Le potage contenant des pommes, du céleri et de la pomme de terre est assez bon: l’équilibre entre les trois composantes est plutôt réussi, ni trop sucré ni trop épais. Mais la baguette qui l’accompagne est molle. Et ça se gâte sérieusement du côté des plats. Les médaillons de porc trop cuits, noyés sous une lourde sauce dijonnaise, sont bâclés et maladroits. Le saumon poêlé, accompagné d’un pétoncle grillé, nappé d’une sauce au homard, est sec et sans saveur. Il n’est pas péché de recourir au sel pour le réanimer. Ces plats sont garnis de feuilles d’épinard cru, nappées d’une vinaigrette très sucrée. Servi dans un petit pot séparé, à même l’assiette, façon brochetterie grecque, il y a un hachis de courgettes et de poivrons rouges sautés – mais sautés trop longtemps -, un riz pilaf moulé en pyramide, et des tranches de fruits de toutes sortes: melon, banane, pastèque (en hiver!), pomme, framboise. Les assiettes ressemblent à un arbre de Noël, rien de moins. Vous vous imaginez manger de la banane crue et du filet de porc en sauce, vous? De plus, comme si on voulait tester la force de gravité, on coiffe le tout de spaghettis crus et rôtis, plantés dans une tranche de melon et au bout desquels on a empalé un bleuet. Non, mais… En dessert, on nous a offert un morceau de gâteau au chocolat fait dans une pâtisserie commerciale, une douceur tout à fait banale et sans intérêt. Si au moins le service avait été efficace, mais le serveur était davantage absorbé par une discussion avec les cuisiniers qu’occupé à surveiller son monde. La vérité, c’est qu’on ne s’improvise pas chef et on ne s’improvise pas restaurateur. Compter 50 $ pour deux repas, deux bières, avec les taxes et le service.
Carré Truffé
4627, rue Saint-Denis
Tél.: (514) 350-1018
Amuse-gueule
Un café, ce n’est pas un resto. Ni un bar. On aime l’improvisé, la peinture qui s’écaille, la musique rétro ou moderne, mais en sourdine, la faïence épaisse qui garde chaud ce qu’elle est censée contenir, les serveurs qui ne font pas de frime et qui n’ont pas l’attitude (prononcez ça à l’anglaise, s’il vous plaît). Les cafés sont les rescapés d’une culture de la conversation, de l’échange. Et comme disait Edgar Morin, «le café, c’est l’oasis». Et c’est d’abord un endroit où l’on boit du bon, du vrai café. Pas de l’essence à briquet, ni de l’eau de vaisselle. Le café est à la restauration ce que l’harmonie est à la musique. La base. Et si les chaînes ont le mérite d’avoir remis à la mode ces endroits de discussion et de lecture, ou même de drague, et malgré de fort beaux décors, il leur manque parfois l’ingrédient essentiel: une âme. Voici des endroits que je vous recommande pour la qualité de leur café, de leur nourriture et de leur ambiance.
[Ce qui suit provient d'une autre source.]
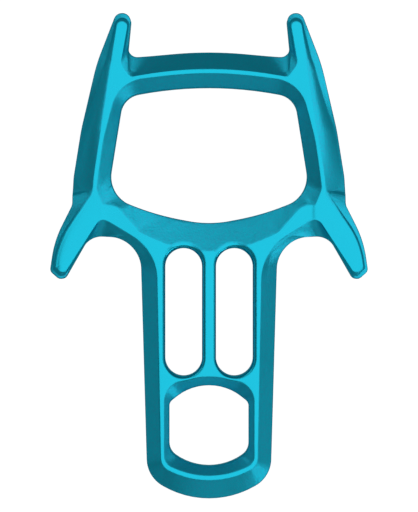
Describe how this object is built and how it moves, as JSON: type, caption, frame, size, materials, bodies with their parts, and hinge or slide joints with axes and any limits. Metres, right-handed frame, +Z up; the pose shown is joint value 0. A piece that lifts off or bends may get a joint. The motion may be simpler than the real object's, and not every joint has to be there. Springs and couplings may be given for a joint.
{
  "type": "figure eight descender",
  "caption": "Flat rescue figure eight descender: a big rope ring between four horns, a shank with twin friction slots and a small carabiner eye.",
  "frame": {"origin": "middle of the bounding box's base, on the table under the forging as it lies flat", "axes": "+X across the forging to the right, +Y along it from the carabiner eye to the upper horns, +Z up through its thickness"},
  "size_m": [0.1046, 0.1601, 0.012],
  "materials": {
    "anodised_teal": "satin teal anodising over a fine blasted grain, smoother on the flat lands"
  },
  "bodies": {
    "root": {"forged_body": "anodised_teal"}
  },
  "joints": []
}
Café International, 6714, boulevard Saint-Laurent: Si vous ne connaissez pas encore les cafés italiens, précipitez-vous pour découvrir ces lieux pleins d’esprit, et de café, qui vous émoustille l’esprit comme un missile! Celui-ci est l’un des meilleurs. Mais découvrez-en d’autres.
Librairie Indigo, 1500, avenue McGill College: Au deuxième étage de cette méga-librairie du centre-ville, ce café de chaîne reste l’exception dans le genre. Le café est bon; l’ambiance, moderne, jeune, cosmopolite; et la lecture y est encouragée.
Café Électra, 24, avenue des Pins Est: Pour ses paninis succulents arrosés d’huile d’olive; pour ses cafés robustes et roboratifs; et puis, pour ses sourires. Ce qui n’est pas rien.